By substituting the values obtained above in the trigonometric functions below.

\begin{align}\sin {P}&=\frac{\text { side opposite to } \angle {P}}{\text { hypotenuse }}\\ &=\frac{{QR}}{{PR}}=\frac{12}{13} \\\\ \cos {P} & =\frac{\text { side adjacent to } \angle {P}}{\text { hypotenuse }} \\ & =\frac{{PQ}}{{PR}}=\frac{5}{13} \\\\ \tan {P} & =\frac{\text { side opposite to } \angle {P}}{\text { side adjacent to } \angle {P}} \\ & =\frac{{QR}}{{PQ}}=\frac{12}{5}\end{align}

## Question 11

(i) The value of $$\text{tan}\,A$$ is always less than $$1.$$

(ii) \begin{align}\text{sec}A=\frac{\text{12}}{\text{5}}\end{align} for some value of $$\angle A$$.

(iii) $$\text{cos}\,A$$ is the abbreviation used for the cosecant of $${\angle A}$$

(iv) $$\text{cot}\, A$$ is the product of $$\rm{cot}$$ and $${A.}$$

(v) \begin{align}\sin \,\theta =\frac{4}{3},\end{align} for some \begin{align}\angle \theta\end{align}

#### Steps:

(i) False, because sides of a right-angled triangle may have any length. So $$\text{tan}\,A$$ may have any value.

(ii) \begin{align}\text{sec}\,{A=}\,\frac{\text{hypotenuse}}{\text{side}\ \text{adjacent}\ \text{to}\ \angle {A}}\end{align}

As hypotenuse is largest side, the ratio on RHS will be greater than 1. Hence \begin{align}\text{sec }\text{A}>1.\end{align} Thus, the given statement is true.
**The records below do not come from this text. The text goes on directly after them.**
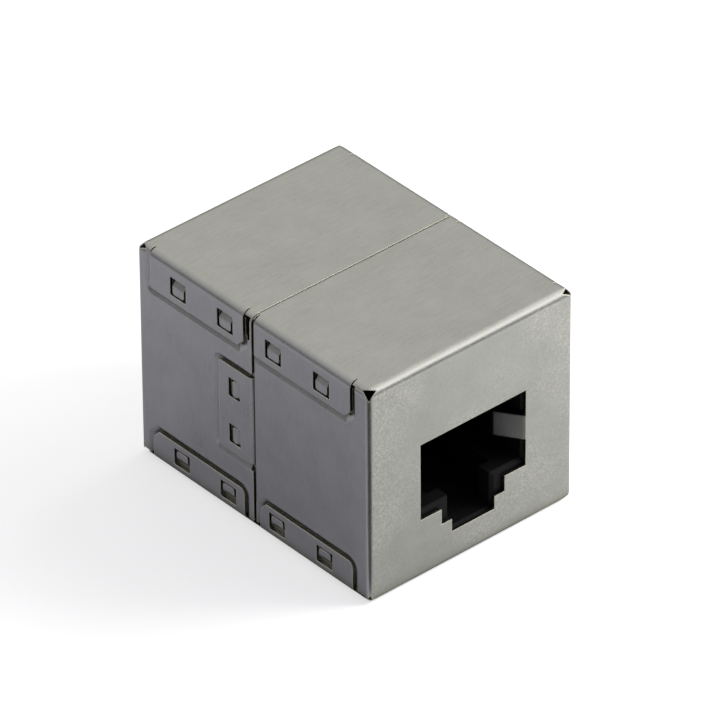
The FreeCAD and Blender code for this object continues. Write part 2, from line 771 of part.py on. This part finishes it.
class Moulding:
    """A PartDesign body made of pads and pockets with bound outlines."""

    def __init__(self, name):
        self.body = doc.addObject("PartDesign::Body", name)
        self.name = name
        self.volume = 0.0

    def origin_item(self, role):
        return [item for item in self.body.Origin.OriginFeatures
                if getattr(item, "Role", "") == role][0]

    def sketch(self, plane, level):
        """An empty sketch in one of the body's own planes, moved to a level."""
        sketch = self.body.newObject("Sketcher::SketchObject", f"{self.name}_sketch")
        sketch.AttachmentSupport = [(self.origin_item(f"{plane}_Plane"), "")]
        sketch.MapMode = "FlatFace"
        facing = -1 if plane == "XZ" else 1         # a sketch in XZ faces -Y
        sketch.setExpression("AttachmentOffset.Base.z", (level * facing).text)
        return sketch

    def grown(self, kind, sketch, low, high, lean=0):
        """The feature that a sketch makes, and a stop if it left the solid as it was."""
        feature = self.body.newObject(f"PartDesign::{kind}", f"{self.name}_{kind.lower()}")
        feature.Profile = sketch
        feature.setExpression("Length", (high - low).text)
        feature.TaperAngle = -lean
        return self.changed(feature)

    def pad(self, plane, corners, low, high, radii=None):
        sketch = self.sketch(plane, high if plane == "XZ" else low)
        draw(sketch, corners, radii)
        return self.grown("Pad", sketch, low, high)

    def pocket(self, plane, corners, low, high, radii=None, lean=0):
        """A pocket; with lean, it narrows inwards by that angle."""
        sketch = self.sketch(plane, low if plane == "XZ" else high)
        draw(sketch, corners, radii)
        return self.grown("Pocket", sketch, low, high, lean)

    def drill(self, places, radius, low, high):
        """Round holes along Z."""
        sketch = self.sketch("XY", high)
        for place_x, place_y in places:
            spot = Vector(place_x.number, place_y.number, 0)
            circle = sketch.addGeometry(Part.Circle(spot, Vector(0, 0, 1), radius.number), False)
            for kind, terms, bound in (("Radius", (circle,), radius),
                                       ("DistanceX", (*ORIGIN, circle, 3), place_x),
                                       ("DistanceY", (*ORIGIN, circle, 3), place_y)):
                index = sketch.addConstraint(Sketcher.Constraint(kind, *terms, bound.number))
                sketch.setExpression(f"Constraints[{index}]", bound.text)
        return self.grown("Pocket", sketch, low, high)

    def repeat(self, feature, spacing, count):
        """Copies of a pocket along X."""
        pattern = self.body.newObject("PartDesign::LinearPattern", f"{self.name}_pattern")
        pattern.Originals = [feature]
        pattern.Direction = (self.origin_item("X_Axis"), [""])
        pattern.Occurrences = count
        pattern.setExpression("Length", (spacing * (count - 1)).text)
        self.body.Tip = pattern
        return self.changed(pattern)

    def changed(self, feature):
        before = self.volume
        doc.recompute([feature, self.body])
        self.volume = self.body.Shape.Volume
        if not feature.isValid() or abs(self.volume - before) < 1e-6:
            raise RuntimeError(f"{feature.Name} changed nothing")
        return feature


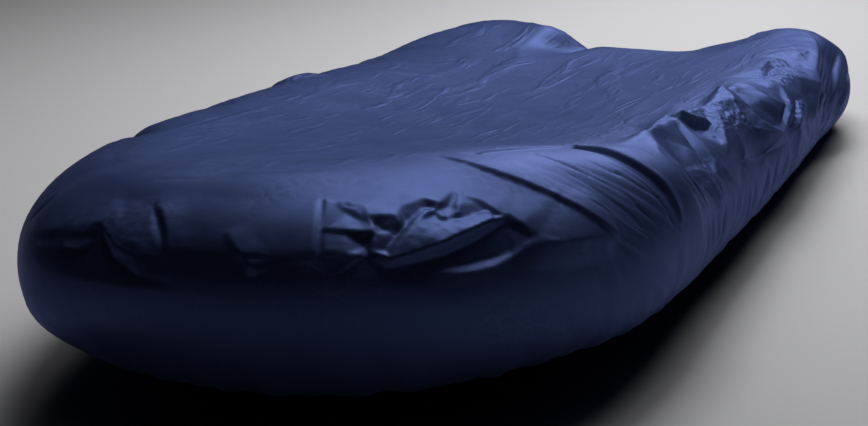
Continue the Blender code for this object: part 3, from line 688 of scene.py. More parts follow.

(iii) Abbreviation used for cosecant of $$\angle A$$ is $$\text{cosec}\,A$$ and $$\text{cos}\,A$$ is the abbreviation used for cosine of $$\rm \angle A$$. Hence the given statement is false.

(iv) $$\text{cot}\,A$$ is not the product of $$\rm{cot}$$ and $${A.}$$ It is the cotangent of $$\rm \angle A$$ . Hence, the given statement is false.

(v)\begin{align}\text{Sin}\,\theta =\frac{4}{3}\end{align}

We know that in a right-angled triangle,

\begin{align}\text{Sin}\,\theta =\frac{\text{side}\ \text{adjacent}\ \text{to}\ \angle \theta }{\text{hypotenuse}}\end{align}

In a right-angled triangle, hypotenuse is always greater than the remaining two sides. Also, the value of Sine should be less than $$1.$$ Therefore, such value of $$\rm{Sin\, \theta}$$ is not possible. Hence the given statement is false.